The panel described the second injury-in-fact theory as the plaintiff’s “mitigation injuries—for example, lost time, lost reward points, and lost access to [credit card] accounts.” The panel noted that after learning of the breach, the plaintiff “proactively t[ook] steps to mitigate the damage done,” and as a result suffered three distinct actual injuries: “(1) lost opportunity to accrue cash back or rewards points on his cancelled credit cards, (2) costs associated with detection and prevention of identity theft in taking the time and effort to cancel and replace his credit cards; and (3) restricted account access to his preferred payment cards.”

The panel did not hold that these injuries could, on their own, constitute injuries in fact. Instead, the panel, quoting the Supreme Court, held that these mitigation efforts cannot confer standing as a matter of law because that would amount to a plaintiff “manufactur[ing] standing merely by inflicting harm on [himself] based on [his] fears of hypothetical future harm that is not certainly impending.” The panel explained that because the plaintiff voluntarily took these steps, standing could not be conferred:

By cancelling his cards, [the plaintiff] voluntarily forwent the opportunity to accrue cash back or rewards points on those cards. By cancelling his cards, he voluntarily restricted access to his preferred payment cards. And by cancelling his cards, he voluntarily spent time safeguarding his accounts. [The plaintiff] cannot conjure standing here by inflicting injuries on himself to avoid an insubstantial, non-imminent risk of identity theft. To hold otherwise would allow “an enterprising plaintiff . . . to secure a lower standard for Article III standing simply by making an expenditure based on a nonparanoid fear.” Clapper, 568 U.S. at 416, 133 S. Ct. at 1151. The law does not permit such a result.

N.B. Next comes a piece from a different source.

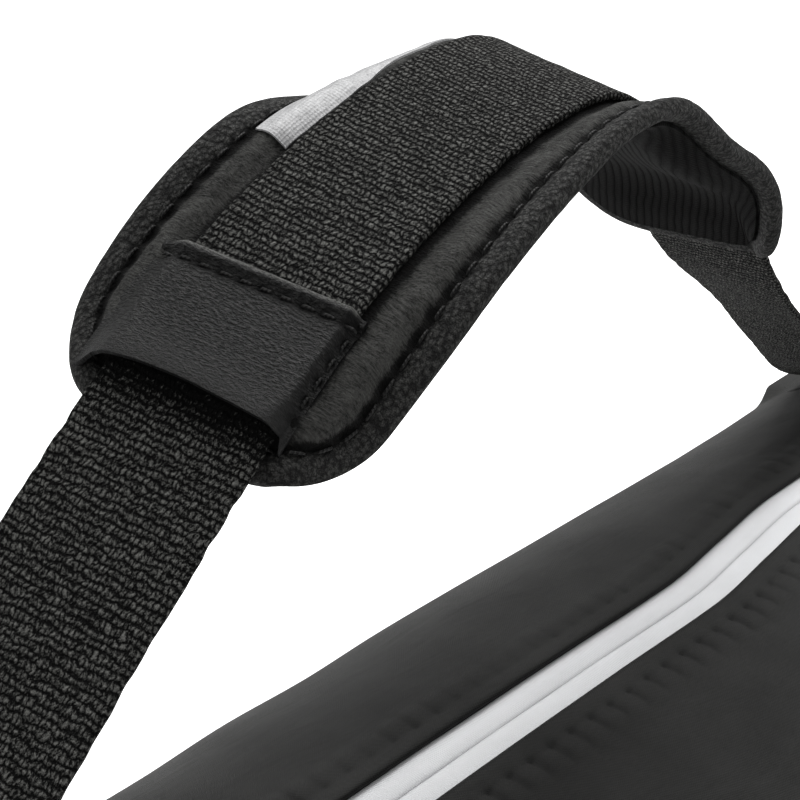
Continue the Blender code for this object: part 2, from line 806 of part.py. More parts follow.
def add_wheel(suffix, side):
    """A hub with a boss towards the housing and a recess for the axle's head, and the tyre on it."""
    centre = (WHEEL_X, 0, WHEEL_Z)
    hub_radius = WHEEL_RADIUS - TYRE_THICK
    bore = AXLE_RADIUS + AXLE_PLAY
    recess_radius = AXLE_HEAD_RADIUS + 3 * GAP
    inner, outer = WHEEL_INNER_Y + 0.002, WHEEL_OUTER_Y - 0.002
    seat = WHEEL_OUTER_Y - HUB_RECESS
    hub = [
        (bore, BLOCK_HALF + GAP),
        (HUB_BOSS_RADIUS, BLOCK_HALF + GAP),
        (HUB_BOSS_RADIUS, inner),
        (hub_radius, inner),
        (hub_radius, outer),
        (recess_radius, outer),
        (recess_radius, seat),
        (bore, seat),
    ]
    shoulder = 0.003
    tyre = [
        (hub_radius + GAP, WHEEL_INNER_Y),
        (WHEEL_RADIUS - shoulder, WHEEL_INNER_Y),
        (WHEEL_RADIUS, WHEEL_INNER_Y + shoulder),
        (WHEEL_RADIUS, WHEEL_OUTER_Y - shoulder),
        (WHEEL_RADIUS - shoulder, WHEEL_OUTER_Y),
        (hub_radius + GAP, WHEEL_OUTER_Y),
    ]
    for name, profile, finish in (("wheel_hub_", hub, "hub_plastic"), ("wheel_tyre_", tyre, "tyre_rubber")):
        if side < 0:
            profile = [(radius, -y) for radius, y in profile]
        else:
            profile = profile[::-1]
        turned(name + suffix, profile, finish, 32 if finish == "tyre_rubber" else 24, centre)


def add_axle():
    seat = WHEEL_OUTER_Y - HUB_RECESS + GAP
    half = [
        (AXLE_RADIUS, 0.0),
        (AXLE_RADIUS, seat),
        (AXLE_HEAD_RADIUS, seat),
        (AXLE_HEAD_RADIUS, seat + AXLE_HEAD_THICK),
        (0.0, seat + AXLE_HEAD_THICK),
    ]
    profile = half[:0:-1] + [(radius, -y) for radius, y in half[1:]]
    turned("wheel_axle", profile, "steel", 24, (WHEEL_X, 0, WHEEL_Z), ring=False)


def handle_seat(z):
    """The place along X of a strap that lies on the nose's end face at this height."""
    middle = BAG_HEIGHT / 2
    share = abs(z - middle) / (middle - END_ROUND)
    return HALF_LENGTH + end_bulge(min(share, 1.0)) + GAP + HANDLE_THICK / 2


def handle_path():
    """(x, z) down the haul handle's middle: its upper foot, the loop and its lower foot."""
    middle = BAG_HEIGHT / 2
    for z in np.linspace(middle + HANDLE_SPAN / 2 + HANDLE_FOOT, middle + HANDLE_SPAN / 2, 3)[:-1]:
        yield handle_seat(z), z
    crown = HALF_LENGTH + HANDLE_REACH - HANDLE_THICK / 2
    for share in np.linspace(0.0, 1.0, 19):
        z = middle + HANDLE_SPAN * (0.5 - share)
        rise = math.sin(math.pi * share) ** 1.5
        yield handle_seat(z) + (crown - handle_seat(z)) * rise, z
    for z in np.linspace(middle - HANDLE_SPAN / 2, middle - HANDLE_SPAN / 2 - HANDLE_FOOT, 3)[1:]:
        yield handle_seat(z), z


def add_haul_handle():
    """A webbing loop that stands out from the nose end, with its two feet sewn flat to it."""
    path = list(handle_path())
    side = Vector((0, HANDLE_WIDTH / 2, 0))
    rings = []
    for i, (x, z) in enumerate(path):
        before = path[max(i - 1, 0)]
        after = path[min(i + 1, len(path) - 1)]
        ahead = Vector((after[0] - before[0], 0, after[1] - before[1])).normalized()
        out = Vector((-ahead.z, 0, ahead.x)) * (HANDLE_THICK / 2)
        place = Vector((x, 0, z))
        rings.append([place - side - out, place + side - out, place + side + out, place - side + out])
    loft("haul_handle", rings, "black_webbing")


def main():
    add_side_panel("side_panel_near", -1)
    add_side_panel("side_panel_far", 1)
    add_base_panel()
    add_end_panel("end_panel_nose", 1)
    wheel_end = add_end_panel("end_panel_wheels", -1)
    corner = cutter(
        "housing_corner",
        (-HALF_LENGTH - 0.05, -BAG_WIDTH, -0.05),
        (-SEAM_X + 0.01, BAG_WIDTH, HOUSING_HEIGHT),
    )
    cut(wheel_end, corner)
    add_zip()
    add_pad()
    add_webbing()
    add_patch("strap_anchor_near", NEAR_ANCHOR_X, NEAR_ANCHOR_ANGLE, -1)
    add_patch("strap_anchor_far", FAR_ANCHOR_X, FAR_ANCHOR_ANGLE, 1)
    add_housing()
    add_axle()
    add_wheel("near", -1)
    add_wheel("far", 1)
    add_haul_handle()


clear_scene()
PARTS = collection("wheeled_snowboard_bag")
CUTTERS = collection("cutters")
CENTRE = bpy.data.objects.new("bag_centre", None)
CENTRE.location = (CENTRE_SHIFT, 0, 0)
PARTS.objects.link(CENTRE)
SPINE = strap_spine()
WEBBING_LIFT = CORE_TOP + PLY_GAP + WEBBING_THICK / 2
main()
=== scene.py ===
"""A wheeled snowboard bag with a padded shoulder strap, dressed over its solid model.

Every shape is a surface of two parameters, worked out as whole arrays in metres. X runs along the bag, Y
across it and away from the photo's camera, and Z is up. Cloth carries a UV map in metres, so that weave
and grain keep their size on every piece. The zip and the strap past the pad follow the photo more
closely here than in the solid model.
"""

import math

import bpy
import numpy as np
from mathutils import Matrix, Vector


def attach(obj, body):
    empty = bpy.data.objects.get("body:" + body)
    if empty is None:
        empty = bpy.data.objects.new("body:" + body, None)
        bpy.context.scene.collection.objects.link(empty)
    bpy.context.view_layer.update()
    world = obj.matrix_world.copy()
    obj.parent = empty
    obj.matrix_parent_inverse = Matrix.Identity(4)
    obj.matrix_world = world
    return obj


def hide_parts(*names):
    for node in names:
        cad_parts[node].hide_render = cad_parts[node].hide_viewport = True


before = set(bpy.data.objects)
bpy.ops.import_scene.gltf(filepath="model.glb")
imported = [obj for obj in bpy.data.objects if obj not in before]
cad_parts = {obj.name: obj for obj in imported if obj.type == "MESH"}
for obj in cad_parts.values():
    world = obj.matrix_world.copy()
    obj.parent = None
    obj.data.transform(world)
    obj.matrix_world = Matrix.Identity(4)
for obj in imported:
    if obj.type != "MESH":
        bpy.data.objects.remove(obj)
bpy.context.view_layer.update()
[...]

The 11th Circuit’s decision has deepened the circuit split on whether the increased risk of identity theft is enough for federal standing. For companies that do work nationwide, this split creates litigation uncertainty. The split also may encourage forum-shopping or other related efforts to move cases to a forum where the law is more favorable to one party. Under these conditions, it is quite likely that the U.S. Supreme Court will determine that it is appropriate to grant certiorari, and ultimately clarify the law on federal standing.